Problem description >>
Print the lines of the data, starting with the first, up to and including the line where "import * as" appears.

Input records >>
┌──
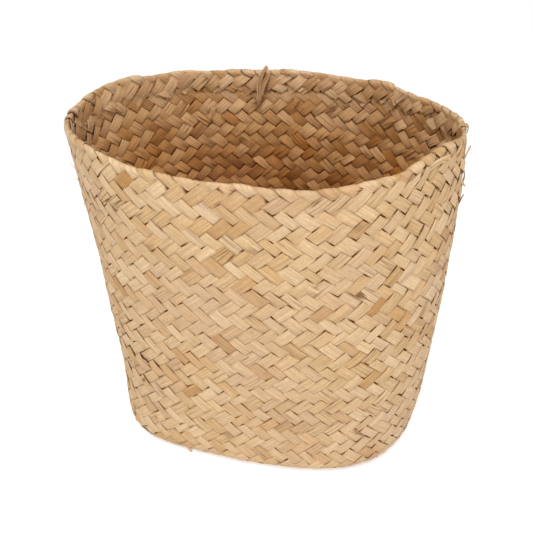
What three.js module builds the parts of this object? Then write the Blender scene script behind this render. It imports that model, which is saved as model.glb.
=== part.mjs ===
import * as THREE from "three";

// An open oval basket, plaited on the bias from flat seagrass leaf strips.
// Length is along X, width along Y, and the underside of the base is at Z = 0.
// Sizes are in millimetres.

// Outer size of the basket, over the strips' relief at the rim
const HEIGHT = 220; // floor to the top of the folded rim
const RIM_LENGTH = 247.6;
const RIM_WIDTH = 189.6;
const BASE_LENGTH = 218;
const BASE_WIDTH = 176;
const RIM_SQUARENESS = 2.05; // exponent of the oval: 2 is an ellipse
const BASE_SQUARENESS = 2.8; // the base is nearer to a rounded rectangle
const WALL_SWELL = 0.48; // how much sooner the wall widens than a straight taper
const LEAN = 8; // the base sits this far towards +X of the rim
const SIDE_SWELL = 15; // the wall's middle leans a quarter of this further
const EDGE_ROUNDING = 14; // how far from the bottom edge the fold begins

// The plait
const ENDS_PER_SIDE = 4; // band ends in each direction above each side of the base
const ROWS = 12; // crossings from the bottom edge to the rim
const STRIP_THICKNESS = 0.8;
const CROSSING_GAP = 0.3; // clearance between two crossing bands
const BAND_COVER = 0.9; // share of the pitch that a band covers
const STRIPS_PER_BAND = 4;
const STRIP_RELIEF = 0.8; // each strip's middle stands this far above its edges
const RIB_INSET = 0.05; // a strip's relief ends this share of the pitch before the next crossing

// The folded rim
const RIM_FOLD_HEIGHT = 4; // the fold stands this far above the band ends
const RIM_TUCK = 18; // how far down the inside the tucked ends reach
const RIM_TUCK_THICKNESS = 1;
const RIM_CLEARANCE = 0.6; // between the tucked ends and the wall
const RIM_CHAMFER = 1;
const SEAT_GAP = 0.3;

// The twine tie at the back rim
const TWINE_DIAMETER = 1.6;
const TWINE_CLEARANCE = 0.7;
const TWINE_RISE = 2; // the loop stands this far above the rim
const TWINE_PLACE = 10.5; // band ends counted round from the -X, -Y corner, to the nearest hole
const KNOT_DROP = 33; // centre of the knot below the top of the rim
const KNOT_RADIUS = 2.6;
const KNOT_HEIGHT_RATIO = 1.3;

const wallHalf = (2 * STRIP_THICKNESS + CROSSING_GAP) / 2;
const layerOffset = (STRIP_THICKNESS + CROSSING_GAP) / 2;
const bandTop = HEIGHT - RIM_FOLD_HEIGHT - SEAT_GAP;
const bandEnds = 4 * ENDS_PER_SIDE;
const halfBase = ENDS_PER_SIDE / 2;

// A point of an oval of the given half sizes, at an angle from +X.
function ovalPoint(angle, halfLength, halfWidth, squareness) {
  const c = Math.cos(angle);
  const s = Math.sin(angle);
  return new THREE.Vector2(
    halfLength * Math.sign(c) * Math.abs(c) ** (2 / squareness),
    halfWidth * Math.sign(s) * Math.abs(s) ** (2 / squareness),
  );
}

// An oval read by the share of its length, counted counter-clockwise from its -Y middle.
function ovalByLength(halfLength, halfWidth, squareness) {
  const samples = 1440;
  const points = [];
  for (let i = 0; i <= samples; i++) {
    const angle = -Math.PI / 2 + (2 * Math.PI * i) / samples;
    points.push(ovalPoint(angle, halfLength, halfWidth, squareness));
  }
  const reach = [0];
  for (let i = 1; i <= samples; i++) {
    reach.push(reach[i - 1] + points[i].distanceTo(points[i - 1]));
  }
  return (share) => {
    const wanted = (share - Math.floor(share)) * reach[samples];
    let low = 0;
    let high = samples;
    while (high - low > 1) {
      const middle = (low + high) >> 1;
      if (reach[middle] <= wanted) low = middle;
      else high = middle;
    }
    const part = (wanted - reach[low]) / (reach[high] - reach[low]);
    return points[low].clone().lerp(points[high], part);
  };
}

const rimInset = wallHalf + STRIP_RELIEF;
const rimOval = ovalByLength(RIM_LENGTH / 2 - rimInset, RIM_WIDTH / 2 - rimInset, RIM_SQUARENESS);
const baseOval = ovalByLength(BASE_LENGTH / 2 - wallHalf, BASE_WIDTH / 2 - wallHalf, BASE_SQUARENESS);

// The middle of the wall's thickness: s counts band ends counter-clockwise from the -X, -Y corner,
// and v runs from 0 at the bottom edge to 1 at the band ends.
function wallPoint(s, v) {
  const share = (s - halfBase) / bandEnds;
  const widening = v + WALL_SWELL * v * (1 - v);
  const flat = baseOval(share).lerp(rimOval(share), widening);
  const lean = LEAN * (1 - v) + SIDE_SWELL * v * (1 - v);
  return new THREE.Vector3(flat.x + lean, flat.y, wallHalf + (bandTop - wallHalf) * v);
}

// The unit vector along the outline at s, counter-clockwise.
function wallTangent(s, v) {
  return wallPoint(s + 0.02, v).sub(wallPoint(s - 0.02, v)).normalize();
}

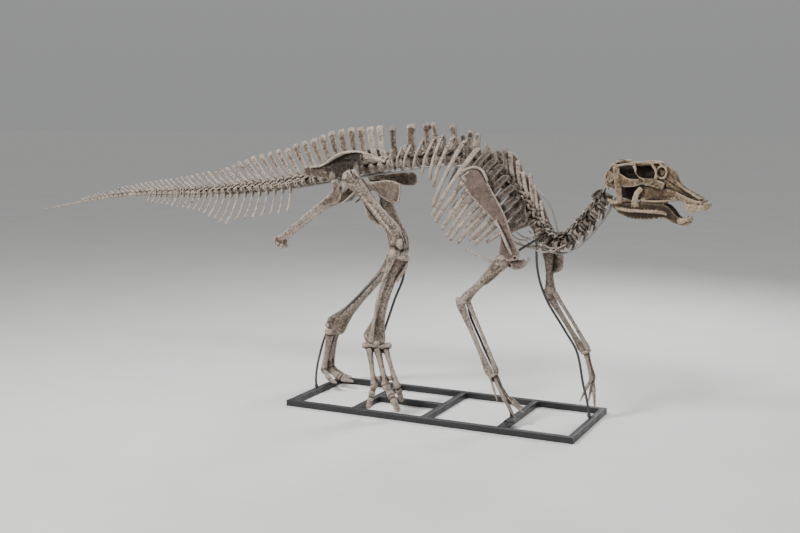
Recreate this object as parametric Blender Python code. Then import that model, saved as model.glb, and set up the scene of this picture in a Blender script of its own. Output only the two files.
└──
Exercise solution >>
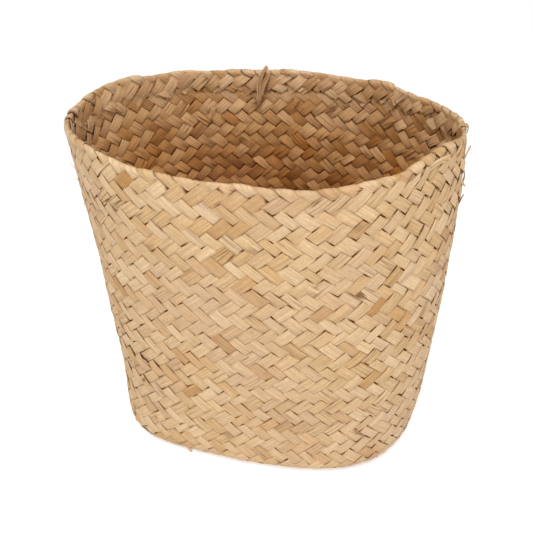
What three.js module builds the parts of this object? Then write the Blender scene script behind this render. It imports that model, which is saved as model.glb.
=== part.mjs ===
import * as THREE from "three";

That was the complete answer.